If you don’t have your own data, can you gain access to a competitor’s data (a competitor with a vigorous content strategy)?

The ROI connection

While you may not be able to account for the entire buyer’s journey, from the first time one of your blog posts catches a prospect’s attention to their first purchase, you can get a partial picture by measuring how many people come to the lead form after consuming content. All you need to do is set a browser cookie and track when someone fills out the lead form after viewing your content. (It can trace this even if there is a one- or two-month interval between events.)

But, you don’t want to stop tracking with first purchases. Content marketing can and should be used to support the entire buyer’s journey, from attracting the right customers to converting them, onboarding them, helping them find success with your product or service, and delighting them (aka developing them into enthusiastic brand advocates). Each of those efforts contributes to increasing retention and customer lifetime value (LTV).

Social media metrics

While social media and content marketing are sometimes treated as different things, they really only work when they’re integrated and support each other. Your job is to show how they support each other and how both work together to produce better results.

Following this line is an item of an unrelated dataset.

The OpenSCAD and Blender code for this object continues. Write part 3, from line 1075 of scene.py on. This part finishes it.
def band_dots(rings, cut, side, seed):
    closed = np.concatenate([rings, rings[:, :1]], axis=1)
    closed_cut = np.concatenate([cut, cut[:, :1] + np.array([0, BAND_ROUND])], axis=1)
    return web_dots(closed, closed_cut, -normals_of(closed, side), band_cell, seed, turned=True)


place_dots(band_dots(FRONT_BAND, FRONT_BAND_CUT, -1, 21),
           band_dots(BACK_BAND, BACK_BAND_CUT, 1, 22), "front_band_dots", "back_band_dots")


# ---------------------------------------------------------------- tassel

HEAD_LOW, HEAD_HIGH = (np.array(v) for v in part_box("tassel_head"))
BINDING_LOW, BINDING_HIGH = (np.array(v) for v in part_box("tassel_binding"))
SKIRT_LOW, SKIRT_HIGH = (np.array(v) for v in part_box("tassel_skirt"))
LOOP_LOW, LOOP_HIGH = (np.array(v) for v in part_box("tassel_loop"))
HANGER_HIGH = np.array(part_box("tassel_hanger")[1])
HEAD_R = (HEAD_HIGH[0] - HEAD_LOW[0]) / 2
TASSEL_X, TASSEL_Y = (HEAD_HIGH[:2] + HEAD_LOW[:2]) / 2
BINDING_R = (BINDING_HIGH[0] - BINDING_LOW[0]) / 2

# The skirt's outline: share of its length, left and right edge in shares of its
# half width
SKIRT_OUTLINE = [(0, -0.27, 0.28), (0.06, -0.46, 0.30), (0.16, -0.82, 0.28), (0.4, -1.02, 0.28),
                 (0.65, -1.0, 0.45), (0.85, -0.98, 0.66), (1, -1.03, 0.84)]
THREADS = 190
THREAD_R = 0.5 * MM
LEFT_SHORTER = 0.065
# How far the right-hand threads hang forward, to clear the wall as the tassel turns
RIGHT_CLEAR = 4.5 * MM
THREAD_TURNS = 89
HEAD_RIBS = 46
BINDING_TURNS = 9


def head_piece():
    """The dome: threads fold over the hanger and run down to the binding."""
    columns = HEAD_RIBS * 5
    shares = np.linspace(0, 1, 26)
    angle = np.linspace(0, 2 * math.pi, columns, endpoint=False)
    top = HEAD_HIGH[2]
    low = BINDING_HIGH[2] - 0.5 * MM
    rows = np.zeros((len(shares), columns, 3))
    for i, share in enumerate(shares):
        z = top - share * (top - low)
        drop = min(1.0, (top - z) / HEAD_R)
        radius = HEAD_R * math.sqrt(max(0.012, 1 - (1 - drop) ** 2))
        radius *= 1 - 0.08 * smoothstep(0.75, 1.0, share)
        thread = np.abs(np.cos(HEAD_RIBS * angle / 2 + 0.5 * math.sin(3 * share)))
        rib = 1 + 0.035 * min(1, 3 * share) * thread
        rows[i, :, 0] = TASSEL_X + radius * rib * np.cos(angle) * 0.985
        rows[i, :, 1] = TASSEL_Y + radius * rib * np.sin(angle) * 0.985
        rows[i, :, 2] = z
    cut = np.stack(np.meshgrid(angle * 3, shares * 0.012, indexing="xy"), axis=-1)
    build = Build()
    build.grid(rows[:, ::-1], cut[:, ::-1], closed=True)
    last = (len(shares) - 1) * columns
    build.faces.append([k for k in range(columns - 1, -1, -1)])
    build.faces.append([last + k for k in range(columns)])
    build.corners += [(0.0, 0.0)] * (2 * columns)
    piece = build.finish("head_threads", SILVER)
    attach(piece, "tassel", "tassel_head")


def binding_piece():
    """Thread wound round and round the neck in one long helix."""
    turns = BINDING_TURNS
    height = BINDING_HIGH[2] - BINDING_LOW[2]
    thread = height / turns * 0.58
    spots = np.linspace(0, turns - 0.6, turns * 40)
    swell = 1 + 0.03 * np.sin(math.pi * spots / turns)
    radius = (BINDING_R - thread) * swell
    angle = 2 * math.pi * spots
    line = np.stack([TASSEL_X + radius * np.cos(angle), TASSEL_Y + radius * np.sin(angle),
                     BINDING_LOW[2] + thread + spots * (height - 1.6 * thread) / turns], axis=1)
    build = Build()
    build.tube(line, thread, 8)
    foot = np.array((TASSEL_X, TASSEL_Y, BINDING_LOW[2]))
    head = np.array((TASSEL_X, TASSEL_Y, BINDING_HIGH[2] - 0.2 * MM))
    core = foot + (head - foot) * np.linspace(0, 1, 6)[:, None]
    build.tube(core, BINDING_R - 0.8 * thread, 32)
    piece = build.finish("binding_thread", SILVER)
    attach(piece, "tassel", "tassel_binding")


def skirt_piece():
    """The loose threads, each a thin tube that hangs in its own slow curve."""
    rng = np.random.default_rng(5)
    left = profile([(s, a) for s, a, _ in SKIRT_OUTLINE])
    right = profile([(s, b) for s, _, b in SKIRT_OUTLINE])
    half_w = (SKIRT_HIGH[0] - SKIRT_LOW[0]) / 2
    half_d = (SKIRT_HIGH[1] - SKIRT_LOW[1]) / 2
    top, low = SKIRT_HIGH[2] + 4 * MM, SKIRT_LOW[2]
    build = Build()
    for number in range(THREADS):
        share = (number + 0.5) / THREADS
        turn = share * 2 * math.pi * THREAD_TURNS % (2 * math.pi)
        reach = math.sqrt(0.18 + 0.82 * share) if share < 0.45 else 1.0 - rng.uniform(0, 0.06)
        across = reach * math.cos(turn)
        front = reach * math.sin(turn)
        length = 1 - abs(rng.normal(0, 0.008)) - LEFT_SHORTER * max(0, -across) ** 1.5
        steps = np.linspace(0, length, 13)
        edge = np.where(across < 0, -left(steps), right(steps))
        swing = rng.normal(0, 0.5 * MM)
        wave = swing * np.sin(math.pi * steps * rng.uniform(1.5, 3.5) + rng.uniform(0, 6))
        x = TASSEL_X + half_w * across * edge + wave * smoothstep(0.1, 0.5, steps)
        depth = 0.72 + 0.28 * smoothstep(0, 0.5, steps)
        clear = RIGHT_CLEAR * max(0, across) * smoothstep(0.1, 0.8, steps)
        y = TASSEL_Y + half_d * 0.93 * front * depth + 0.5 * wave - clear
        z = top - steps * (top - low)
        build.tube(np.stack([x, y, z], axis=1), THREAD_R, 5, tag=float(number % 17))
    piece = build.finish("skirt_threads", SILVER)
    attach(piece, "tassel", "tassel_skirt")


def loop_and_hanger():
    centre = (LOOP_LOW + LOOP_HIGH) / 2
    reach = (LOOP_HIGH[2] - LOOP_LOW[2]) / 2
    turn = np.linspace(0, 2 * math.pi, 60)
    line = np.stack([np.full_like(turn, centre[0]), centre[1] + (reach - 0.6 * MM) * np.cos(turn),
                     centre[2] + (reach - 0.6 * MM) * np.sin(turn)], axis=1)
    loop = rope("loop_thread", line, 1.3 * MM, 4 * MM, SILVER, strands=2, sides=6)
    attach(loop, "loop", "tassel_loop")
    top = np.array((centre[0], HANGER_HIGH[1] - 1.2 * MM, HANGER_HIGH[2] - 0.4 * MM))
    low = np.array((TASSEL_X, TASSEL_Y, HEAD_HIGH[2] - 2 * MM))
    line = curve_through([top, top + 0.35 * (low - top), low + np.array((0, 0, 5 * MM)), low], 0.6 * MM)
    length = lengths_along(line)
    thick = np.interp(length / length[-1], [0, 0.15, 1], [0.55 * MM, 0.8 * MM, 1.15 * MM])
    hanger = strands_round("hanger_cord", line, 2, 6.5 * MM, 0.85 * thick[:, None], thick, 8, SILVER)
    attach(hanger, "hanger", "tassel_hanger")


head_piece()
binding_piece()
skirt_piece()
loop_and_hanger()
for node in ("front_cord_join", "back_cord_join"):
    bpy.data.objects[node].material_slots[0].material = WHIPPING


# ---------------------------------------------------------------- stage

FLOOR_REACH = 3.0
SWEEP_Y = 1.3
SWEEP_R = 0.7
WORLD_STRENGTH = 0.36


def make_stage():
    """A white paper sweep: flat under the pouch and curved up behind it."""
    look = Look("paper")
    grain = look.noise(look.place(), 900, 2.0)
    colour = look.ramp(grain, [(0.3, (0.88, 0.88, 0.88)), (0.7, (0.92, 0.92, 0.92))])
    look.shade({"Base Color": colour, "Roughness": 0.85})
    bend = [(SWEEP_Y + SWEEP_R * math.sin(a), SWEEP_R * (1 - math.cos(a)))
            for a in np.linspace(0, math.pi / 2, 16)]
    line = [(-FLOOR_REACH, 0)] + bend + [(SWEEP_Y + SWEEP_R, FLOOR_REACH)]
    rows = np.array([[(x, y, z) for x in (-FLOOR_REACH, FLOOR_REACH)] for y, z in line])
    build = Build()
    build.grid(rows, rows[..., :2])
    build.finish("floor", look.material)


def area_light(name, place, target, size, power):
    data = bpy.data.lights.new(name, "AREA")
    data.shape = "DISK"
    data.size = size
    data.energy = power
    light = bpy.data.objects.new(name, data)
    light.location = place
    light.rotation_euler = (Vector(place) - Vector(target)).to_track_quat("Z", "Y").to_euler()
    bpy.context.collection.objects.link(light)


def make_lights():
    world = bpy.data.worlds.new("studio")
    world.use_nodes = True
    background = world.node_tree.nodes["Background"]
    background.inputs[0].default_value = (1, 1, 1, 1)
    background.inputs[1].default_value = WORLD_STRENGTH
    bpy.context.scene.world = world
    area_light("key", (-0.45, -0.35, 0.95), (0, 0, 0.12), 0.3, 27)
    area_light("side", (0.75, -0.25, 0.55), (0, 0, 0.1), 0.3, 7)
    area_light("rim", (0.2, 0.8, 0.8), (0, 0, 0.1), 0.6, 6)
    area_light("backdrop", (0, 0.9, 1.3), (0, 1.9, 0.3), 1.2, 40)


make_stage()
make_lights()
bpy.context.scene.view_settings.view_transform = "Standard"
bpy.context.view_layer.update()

One thing you can do to make the case for the value of your social media presence is to do a sentiment analysis. This helpsdetermine not only how many people are following you and #talking about you, but also whether what they’re saying is positive or negative. Then, you can compare your sentiment analysis to that of competitors. Tools like PeopleBrowsr make it easy to find allmentions of your brand, industry, and competitors; analyze sentiment; and compare the number of mentions before, during, and after campaigns.

Did you know?


11 Content marketing metrics that should be in your report

These metrics are the most important in terms of showing the connections between content marketing and conversions. Look at these metrics on a per page, or per sets of pages, basis — and don’t forget to segment each by type of access: mobile, tablet, and desktop.

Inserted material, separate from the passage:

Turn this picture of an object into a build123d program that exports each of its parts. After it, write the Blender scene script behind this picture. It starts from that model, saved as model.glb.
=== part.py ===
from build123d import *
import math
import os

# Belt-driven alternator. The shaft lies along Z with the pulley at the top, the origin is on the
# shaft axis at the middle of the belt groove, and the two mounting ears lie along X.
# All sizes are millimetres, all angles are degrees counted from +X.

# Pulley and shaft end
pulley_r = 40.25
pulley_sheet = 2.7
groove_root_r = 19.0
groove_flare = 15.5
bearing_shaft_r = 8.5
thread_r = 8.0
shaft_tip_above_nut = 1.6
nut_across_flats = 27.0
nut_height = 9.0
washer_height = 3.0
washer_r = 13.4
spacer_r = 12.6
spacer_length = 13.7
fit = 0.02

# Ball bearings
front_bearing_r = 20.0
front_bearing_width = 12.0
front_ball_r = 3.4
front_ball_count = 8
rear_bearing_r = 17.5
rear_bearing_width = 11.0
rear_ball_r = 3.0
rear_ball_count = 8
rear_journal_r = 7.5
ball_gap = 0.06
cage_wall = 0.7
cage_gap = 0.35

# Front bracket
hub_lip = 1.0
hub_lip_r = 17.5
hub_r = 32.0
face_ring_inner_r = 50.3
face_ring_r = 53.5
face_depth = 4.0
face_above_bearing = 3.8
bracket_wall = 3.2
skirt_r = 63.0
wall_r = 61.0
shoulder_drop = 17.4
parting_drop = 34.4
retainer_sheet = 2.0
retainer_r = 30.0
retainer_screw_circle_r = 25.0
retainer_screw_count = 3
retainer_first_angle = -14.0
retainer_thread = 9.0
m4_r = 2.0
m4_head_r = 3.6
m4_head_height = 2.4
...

  1. Bounce rate – A high bounce rate means that searchers are landing on your site but not finding what they’re looking for. A high bounce rate could also indicate that searchers did find what they’re looking for and don’t need to continue looking around. (It all depends on the context of the page in question.) Bounce rate can be a great reason to invest more in the quality of your content (and possibly re-evaluate your keywords).
  2. Time on site & number of pages viewed – Together, these will correlate to conversion rates. This KPI study by Moz found that by increasing pages viewed and time spent on site, you can increase conversion rates.
  3. Unique visitors – Unique visitors is the number of individuals looking at your website during a given period (essentially, it’s your traffic minus return visitors). It’s a good metric to help determine whether marketing campaigns are working, but it’s by no means a measure of your success.
  4. Returning visitors – Returning visitors already have cookies from your site, which is how your analytics engine knows they’re returning. These loyal brand-followers are important indicators of the value your site provides, which can correlate with churn, retention, and LTV.
  5. Landing page views – This measures which pages are attracting your traffic and can help you learn what your viewers are interested in, as well as point you in the direction of which pages to optimize for conversion.
  6. Total leads – Get this number by tracking your lead-gen forms, CTA actions, sales calls, and other sales-related KPIs. These may include free trial signups, newsletter subscribers, etc.
  7. Organic leads – Leads that come from organic search traffic, referrals, and social media (e.g., your inbound marketing campaigns) almost always cost less to acquire. When calculating the number of leads, be sure to segment them by their origin so you know who came from searches, who from referrals, and who from social media.
  8. Assisted conversion paths – The last “click” before a conversion often gets all of the credit, ignoring the earlier events, especially blog posts and content that are more educational (and aimed at the top of the Sales Funnel) in nature. These early events are incredibly important for attracting potential buyers;with cookies it’s possible to track a lead’s progress from first sight to final conversion and track the content’s ultimate value.
  9. Inbound cost-to-acquire (CAC) – Inbound leads are supposed to be substantially less expensive than outbound leads, but you’ll still have to prove it. Finding your CAC number requires careful tracking and includes product cost, research, development, and marketing (e.g., everything you need to convince a customer to buy). Next, divide the total costs of acquisition by the number of new customers within a specific period of time. The goal is to find out how much money you make from your customers (LTV) in relation to how much money it takes to acquire them.
  10. Inbound lead close rate vs. paid/other lead close rate – Are your organic/inbound leads warmer than outbound leads? Do they take less time and sign up more readily? They should.
  11. Newsletter and/or email campaign open rate + conversion tracking – Open rates are good, but it’s the connection between those open rates and ultimate conversions that you want to show.

When displaying these metrics, there are four types of data relationships you’ll most likely use.

  1. Charts that show trends over time.
  2. Charts that show correlations.
  3. Charts that show comparisons.
  4. Charts that show ranking.

For showing change over time, such as unique visitors and returning visitors, bar charts, line charts, and volume charts (like line charts, but they show volume) are incredibly useful.

Scatter plots work well to show correlations, such as time spent on site and conversion rates.

Comparisons can be shown with bar charts or line charts.

Rankings and bar charts go together like peanut butter and jelly (where the jelly part is clearly better).